Digital infrastructure represents a likely gray area. Tehran argues that Gulf-based data centers support U.S. military targeting and surveillance operations against Iran. For Gulf Cooperation Council states, artificial intelligence infrastructure is a cornerstone of their economic transformation strategies and a major red line.
The agreement would not require political reconciliation or strategic trust as a precondition. Instead, it would establish a narrow framework for near-term mutual restraint while leaving the region’s deeper security disputes unresolved. Iran would continue its rivalry with the United States and Israel, while Saudi Arabia and the Gulf Cooperation Council would retain their security partnerships with Washington. Issues such as U.S. military basing, Iran’s nuclear ambitions, Tehran’s support for proxy groups, and Iranian missile and drone capabilities would still require negotiation through this or parallel platforms.
By contrast, the benefits for Saudi Arabia are concrete. A non-aggression pact would allow Riyadh to reassert leadership within the Gulf Cooperation Council by freezing the kinetic dimension of the conflict and creating space for renewed Saudi-United Arab Emirates cooperation. That cooperation has frayed. The United Arab Emirates-Saudi schism risks undermining the coordination a non-aggression pact would require, and Israel has sought to exploit that insecurity by positioning itself as a key security partner to Abu Dhabi, widening the gap between the Gulf’s two largest economies. Yet both capitals still share an interest in preventing the Gulf from being viewed as a permanent conflict zone. Sustained instability would undermine investor confidence and raise the cost of every major transformation project in the region.
A non-aggression pact could also shift the Saudi-Iran rivalry from military confrontation back to geoeconomic competition. Saudi Arabia will not compete with Iran in open combat, as potential losses would jeopardize Vision 2030 and the broader diversification agenda that underpins regime legitimacy. A return to peacetime competition would allow Riyadh to compete with Tehran through economic and diplomatic statecraft, particularly if U.S. and United Nations sanctions continue to constrain Iran’s economy.
Several barriers could prevent success. Israel’s leadership could disrupt any Gulf-Iran de-escalation track. Netanyahu’s government has continued to treat perpetual war with Iran as politically useful, despite recent polling suggesting military action has not delivered the political dividends the coalition expected ahead of the October 2026 Israeli elections. Trump reinforced this dynamic by linking a U.S.-brokered ceasefire with Iran to Gulf normalization with Israel, telling Arab leaders that he expected them to normalize relations in exchange for a ceasefire deal.

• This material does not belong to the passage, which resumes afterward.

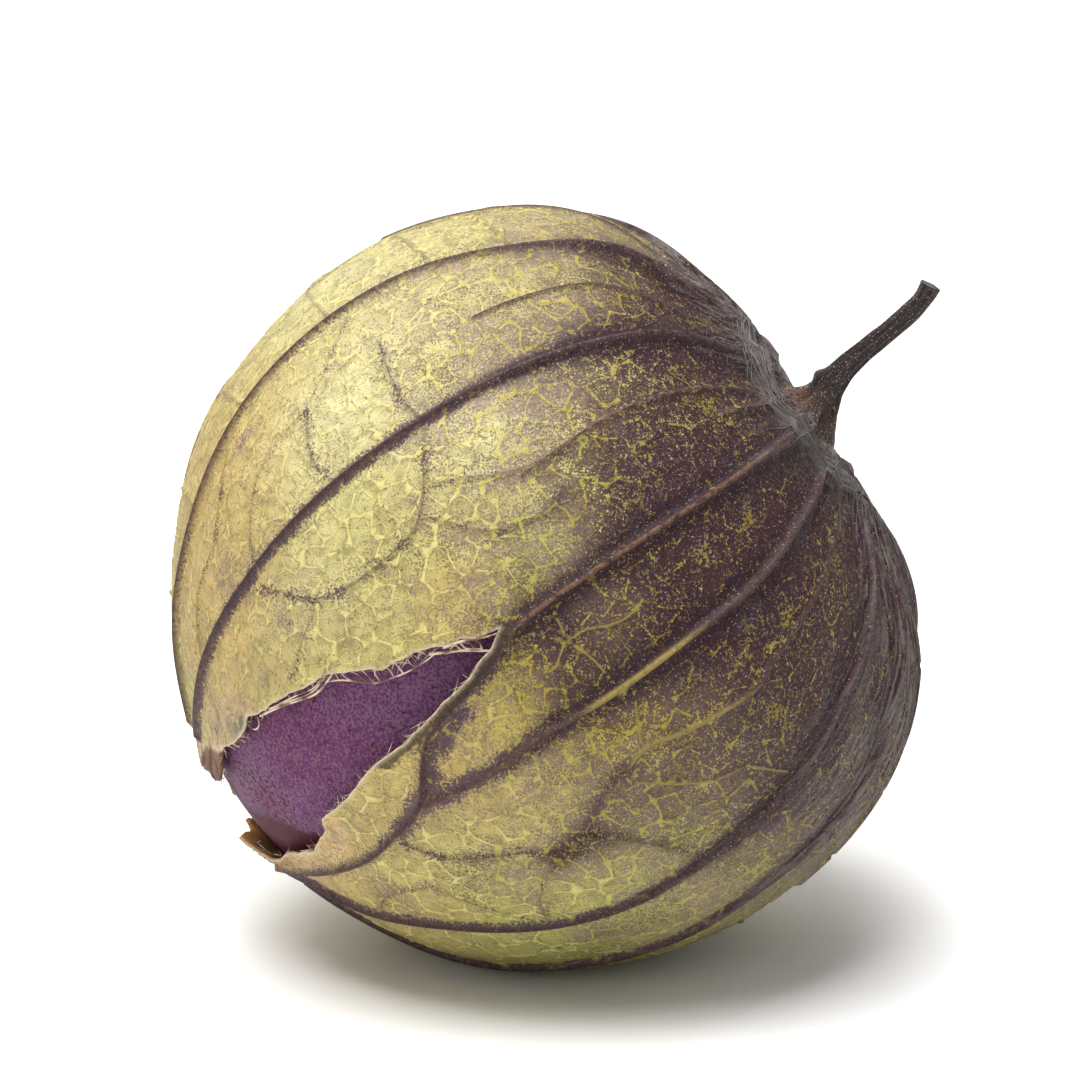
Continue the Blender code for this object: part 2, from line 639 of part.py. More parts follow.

Normalization remains a non-starter for Saudi Arabia and other non-signatory Gulf states of the Abraham Accords, which continue to condition normalization on an irreversible path to Palestinian statehood. If Israel retains the ability to restart strikes at will, any Gulf-Iran understanding would remain fragile.
Iran could also undermine a non-aggression pact through selective escalation. Tehran may read Gulf restraint as evidence that its threat posture is working and sustain selective strikes to preserve that leverage. Any agreement would therefore require a clear, agreed-upon response to possible Iranian violations.
The remaining question is whether Riyadh and Abu Dhabi can convert their shared support for de-escalation into a common negotiating position before the 60-day window closes. Without a coordinated Gulf Cooperation Council approach, Iran and Israel could exploit Gulf divisions, leaving the bloc unable to function as a coherent diplomatic entity.
A Gulf Cooperation Council-Iran non-aggression pact will not end the broader war. It might, however, take the Gulf states out of it. If the Gulf waits for Washington and Tehran to settle the larger questions before defining its own terms, it will inherit whatever bargain they strike, and lose the chance to shape one that protects Gulf interests.